Make sure openssh-server is installed and started

sudo apt-get install openssh-server

Give root a password, enable ssh root access

sudo passwd root;

vi /etc/ssh/sshd_config;

PermitRootLogin yes

service ssh restart

Test ssh access as root

ssh localhost

With above configuration, install cloudera manager and installation cluster should be working.

During cluster installation, if you need to retry from web browser, you may need to manually remove the lock by:

sudo rm /tmp/.scm_prepare_node.lock

If encountering any problem, you can always uninstall and get back to a clean state by following the uninstallation guide.

Note: during cluster installation, if the web browser does not show any progress bar, that means something wrong. Check the root access listed above.

======= after a running CDH, configurations to be continue ======
CDH calculates the settings (like memory location) for the host, but sometimes the configuration is not checked against the minimum requirement of installed components.

For example, the test installation with estimating PI does not work, unless increasing following memory settings in Yarn as (wired enough, the log in yarn does not point anything useful),

– Set the Container Memory (yarn.nodemanager.resource.memory-mb) to 4GB
– Set the Java Heap Size of ResourceManager to 1GB

The most useful way is to check the non-default settings by switching to the new view.

======= running mahout example ======
When trying to execute `mahout seq2sparse -i reuters-out-seqdir/ -o reuters-out-seqdir-lda -ow –maxDFPercent 85 –namedVector` with `MAHOUT_LOCAL` set to “something not null”, meaning running on local, guava library version mismatch.

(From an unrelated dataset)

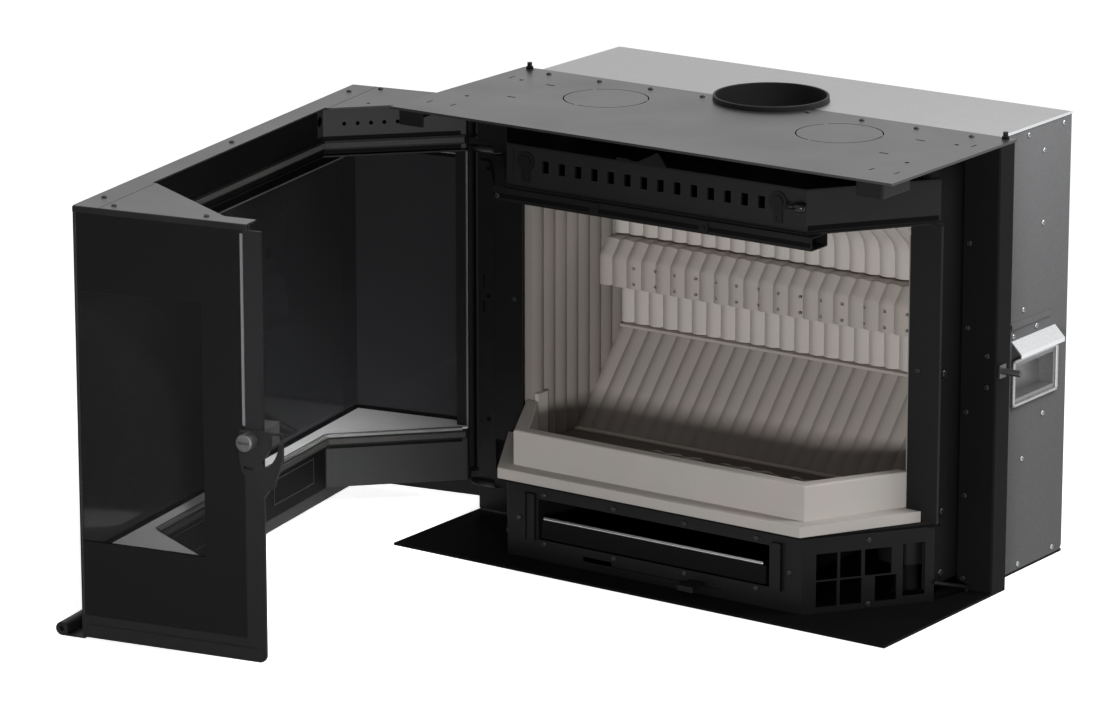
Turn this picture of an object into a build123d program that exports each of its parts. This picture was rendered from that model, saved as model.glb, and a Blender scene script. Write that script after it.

Exception in thread “main” java.lang.NoSuchMethodError: com.google.common.base.Stopwatch.elapsedMillis()J

Mahout requires guava 16.0, while hadoop V2 uses guava 11.0.

The solution is quite wired. I was simply going to turn on the log by reading CDH 5’s mahout script, which is pointing mahout conf directory to /etc/mahout/conf.dist. In the conf directory, I put a simple log4j properties under it. Surprisingly, the guava problem is gone.